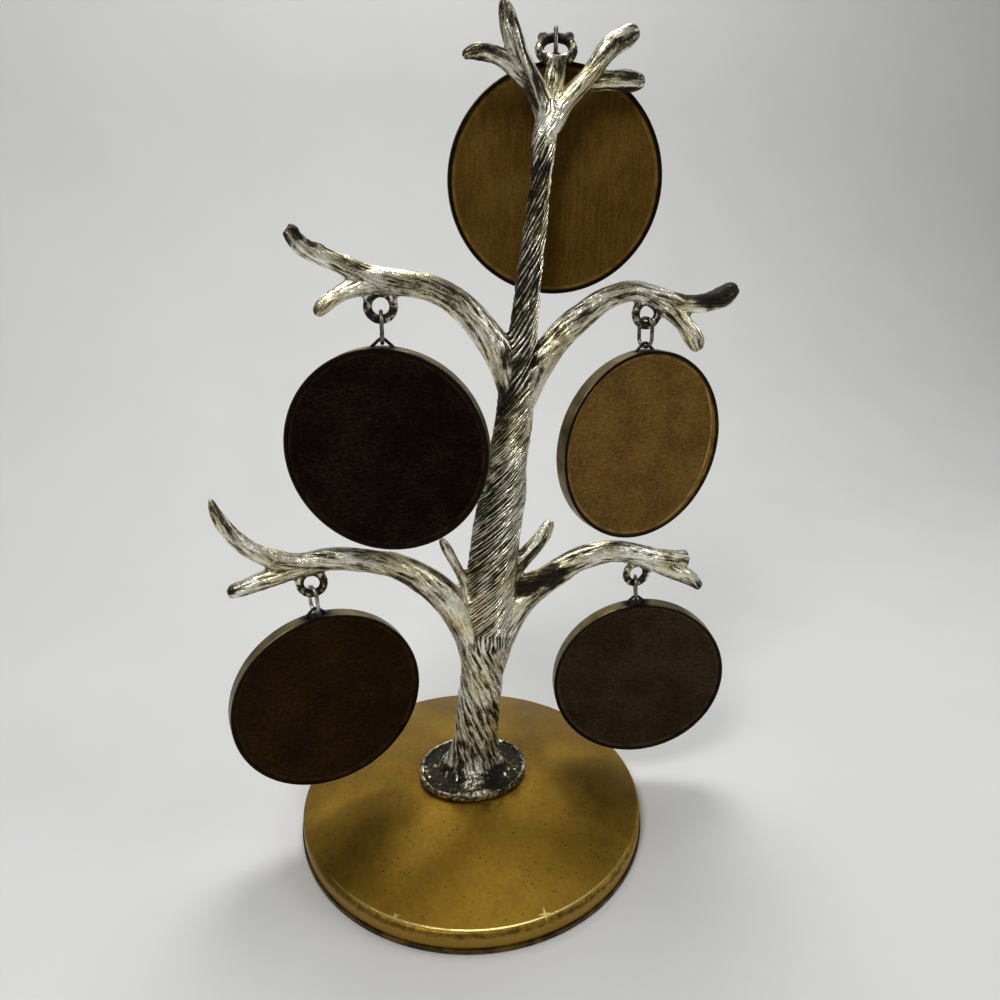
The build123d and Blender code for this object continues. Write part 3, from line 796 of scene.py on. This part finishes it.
# Where the worn casting is plumper than its solid: middle, reach, how much
SWELLS = [
    ((34, -3, 209), 5.5, 0.75), ((37.6, -3.4, 211), 3.5, 0.45), ((38.8, -3.2, 201.8), 5.0, 0.65),
    ((0.5, 0, 205.6), 4.5, 0.55), ((9.2, 0, 212), 5.5, 0.55), ((16, 0, 200), 5.0, 0.25),
    ((69.5, 0, 154.3), 5.0, 0.5), ((61.5, 0, 142), 5.0, 0.45), ((21, 0, 201.5), 4.0, 0.45),
    ((21.8, 3.0, 206.6), 3.2, 0.40), ((-35, 0, 152), 4.0, 0.3),
    ((-39.8, -0.5, 170), 1.5, 0.6), ((-34.5, -0.5, 166.4), 1.4, 0.45), ((-62.5, 0, 84), 1.5, 0.4),
]

# Darker and brighter places on the casting: middle, radius, change of tone. The darker places on the
# cast rings and in the crotches of the limbs are painted shade
SHADE_AND_TONE_SPOTS = [
    ((22.6, 8, 211), 4.2, -0.40), ((22, 4.6, 208.4), 2.6, -0.30), ((-21.5, 0, 151.5), 3.8, -0.30),
    ((47, 0, 148.5), 3.8, -0.36), ((-42.7, 0, 81.5), 3.8, -0.24), ((49.5, 0, 74), 3.8, -0.34),
    ((70.5, 0, 67.8), 3.5, -0.4), ((66, 0, 78), 2.4, -0.5), ((69, 0, 155), 4.5, -0.55),
    ((22.5, -4, 78.5), 4.2, -0.75), ((15.5, -4, 76.2), 4.2, -0.50), ((10, 0, 127), 5.5, -0.30),
    ((-40.5, 0, 168.5), 3.2, -0.35), ((3, 0, 77), 4.0, -0.25), ((5, 0, 100), 7.0, -0.12),
    ((20, 0, 199), 4.0, 0.15), ((18.5, -2, 191), 5.0, 0.30), ((6, -5, 72), 8.0, 0.14),
    ((58, -1.5, 156), 4.4, -0.55), ((63.5, -1.5, 156), 4.6, -0.75), ((1, 0, 50), 7.0, 0.08),
    ((45, 0, 79), 4.0, -0.15), ((-1, 0, 20), 5.0, -0.10), ((3, 0, 46), 9.0, 0.08),
    ((-30, 0, 87), 9.0, -0.13), ((-12, 0, 79), 7.0, -0.10), ((-39.2, -1, 168), 1.3, -0.5),
    ((-36.2, -1, 166.8), 1.2, -0.5), ((-63, -1, 82.3), 1.5, -0.35),
]


class Stretch(NamedTuple):
    """A stretch of the trunk: its ends with the lengths they fade over, a point of its middle
    line with its lean, and its half width."""

    start: float
    fade_in: float
    end: float
    fade_out: float
    across: float
    height: float
    lean: float
    half: float


UPPER_TRUNK = Stretch(128, 10, 190, 8, 10, 112, 0.107, 6)
MIDDLE_TRUNK = Stretch(50, 15, 135, 10, 6, 80, 0.11, 9)
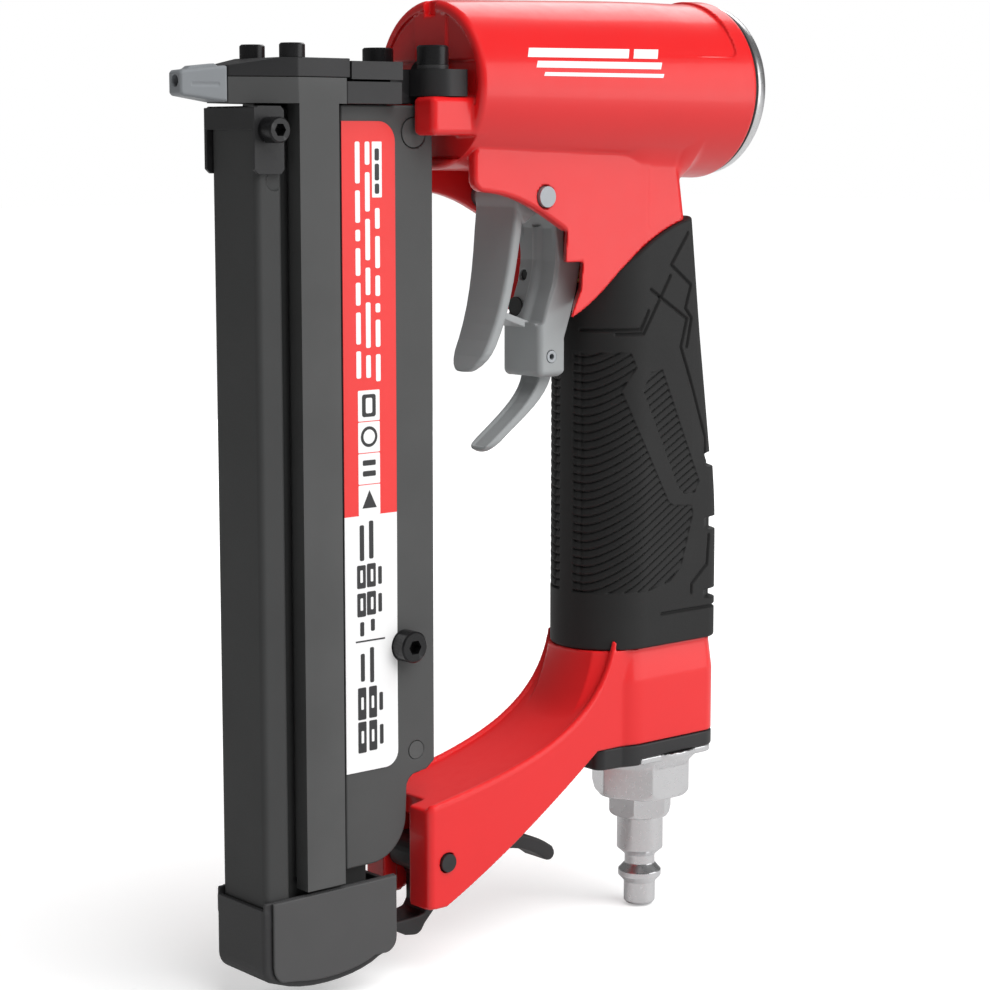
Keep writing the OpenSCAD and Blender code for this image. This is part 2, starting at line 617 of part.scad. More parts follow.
----------
WORK TO BE COMPLETED: Return all of the data word for word.

TASK RESULT:
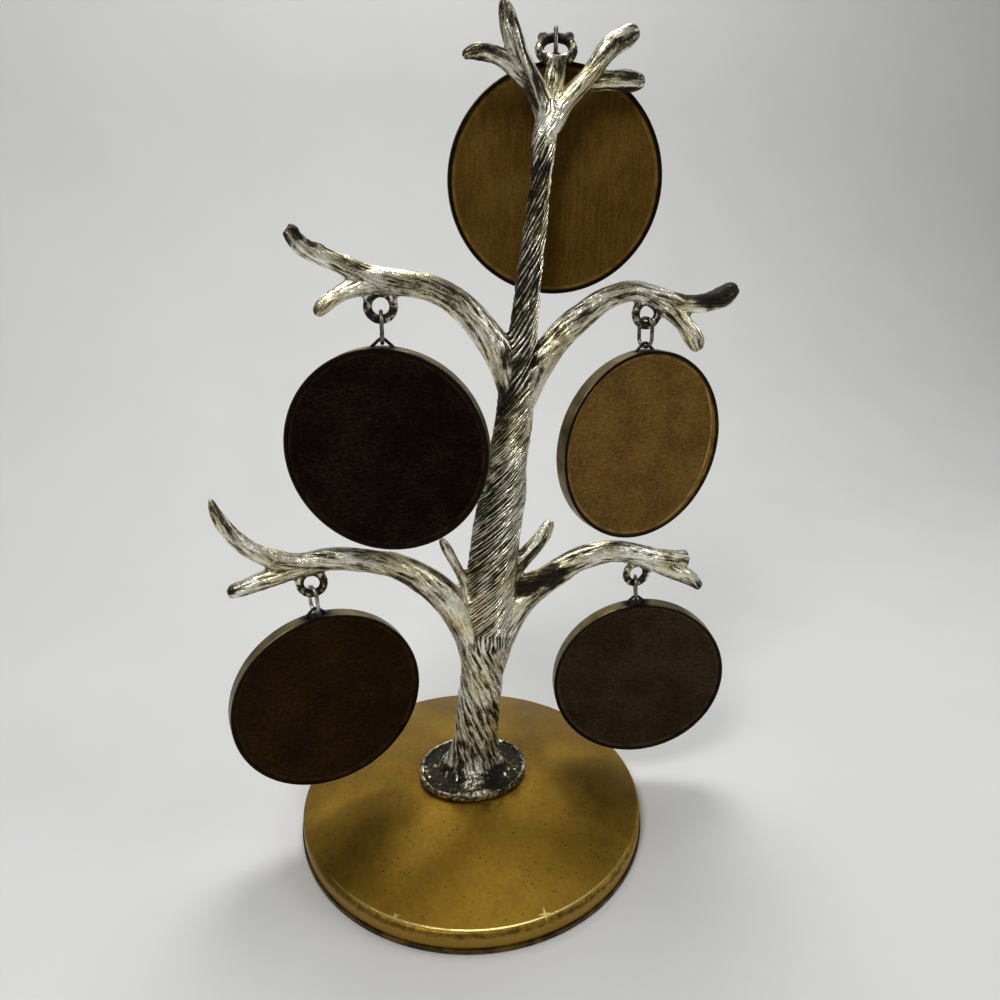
The build123d and Blender code for this object continues. Write part 3, from line 796 of scene.py on. This part finishes it.
# Where the worn casting is plumper than its solid: middle, reach, how much
SWELLS = [
    ((34, -3, 209), 5.5, 0.75), ((37.6, -3.4, 211), 3.5, 0.45), ((38.8, -3.2, 201.8), 5.0, 0.65),
    ((0.5, 0, 205.6), 4.5, 0.55), ((9.2, 0, 212), 5.5, 0.55), ((16, 0, 200), 5.0, 0.25),
    ((69.5, 0, 154.3), 5.0, 0.5), ((61.5, 0, 142), 5.0, 0.45), ((21, 0, 201.5), 4.0, 0.45),
    ((21.8, 3.0, 206.6), 3.2, 0.40), ((-35, 0, 152), 4.0, 0.3),
    ((-39.8, -0.5, 170), 1.5, 0.6), ((-34.5, -0.5, 166.4), 1.4, 0.45), ((-62.5, 0, 84), 1.5, 0.4),
]

# Darker and brighter places on the casting: middle, radius, change of tone. The darker places on the
# cast rings and in the crotches of the limbs are painted shade
SHADE_AND_TONE_SPOTS = [
    ((22.6, 8, 211), 4.2, -0.40), ((22, 4.6, 208.4), 2.6, -0.30), ((-21.5, 0, 151.5), 3.8, -0.30),
    ((47, 0, 148.5), 3.8, -0.36), ((-42.7, 0, 81.5), 3.8, -0.24), ((49.5, 0, 74), 3.8, -0.34),
    ((70.5, 0, 67.8), 3.5, -0.4), ((66, 0, 78), 2.4, -0.5), ((69, 0, 155), 4.5, -0.55),
    ((22.5, -4, 78.5), 4.2, -0.75), ((15.5, -4, 76.2), 4.2, -0.50), ((10, 0, 127), 5.5, -0.30),
    ((-40.5, 0, 168.5), 3.2, -0.35), ((3, 0, 77), 4.0, -0.25), ((5, 0, 100), 7.0, -0.12),
    ((20, 0, 199), 4.0, 0.15), ((18.5, -2, 191), 5.0, 0.30), ((6, -5, 72), 8.0, 0.14),
    ((58, -1.5, 156), 4.4, -0.55), ((63.5, -1.5, 156), 4.6, -0.75), ((1, 0, 50), 7.0, 0.08),
    ((45, 0, 79), 4.0, -0.15), ((-1, 0, 20), 5.0, -0.10), ((3, 0, 46), 9.0, 0.08),
    ((-30, 0, 87), 9.0, -0.13), ((-12, 0, 79), 7.0, -0.10), ((-39.2, -1, 168), 1.3, -0.5),
    ((-36.2, -1, 166.8), 1.2, -0.5), ((-63, -1, 82.3), 1.5, -0.35),
]


class Stretch(NamedTuple):
    """A stretch of the trunk: its ends with the lengths they fade over, a point of its middle
    line with its lean, and its half width."""

    start: float
    fade_in: float
    end: float
    fade_out: float
    across: float
    height: float
    lean: float
    half: float


UPPER_TRUNK = Stretch(128, 10, 190, 8, 10, 112, 0.107, 6)
MIDDLE_TRUNK = Stretch(50, 15, 135, 10, 6, 80, 0.11, 9)
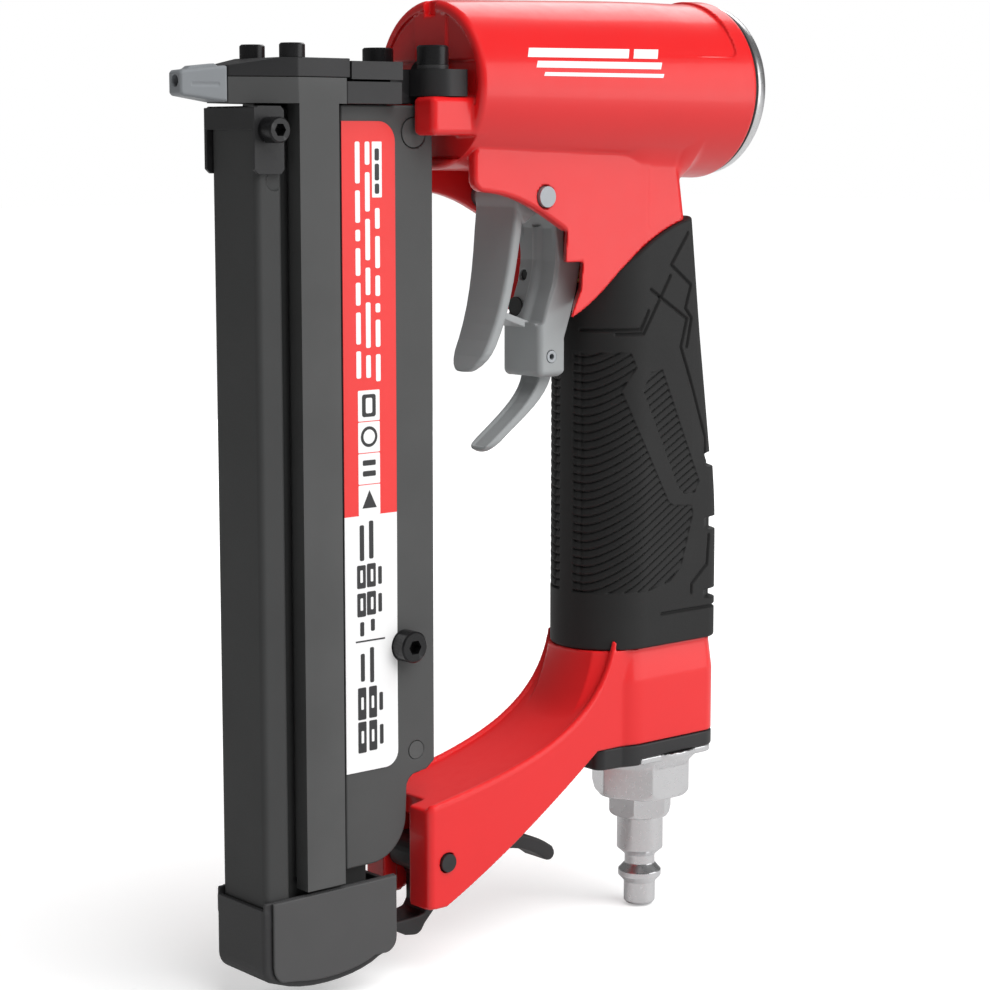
Keep writing the OpenSCAD and Blender code for this image. This is part 2, starting at line 617 of part.scad. More parts follow.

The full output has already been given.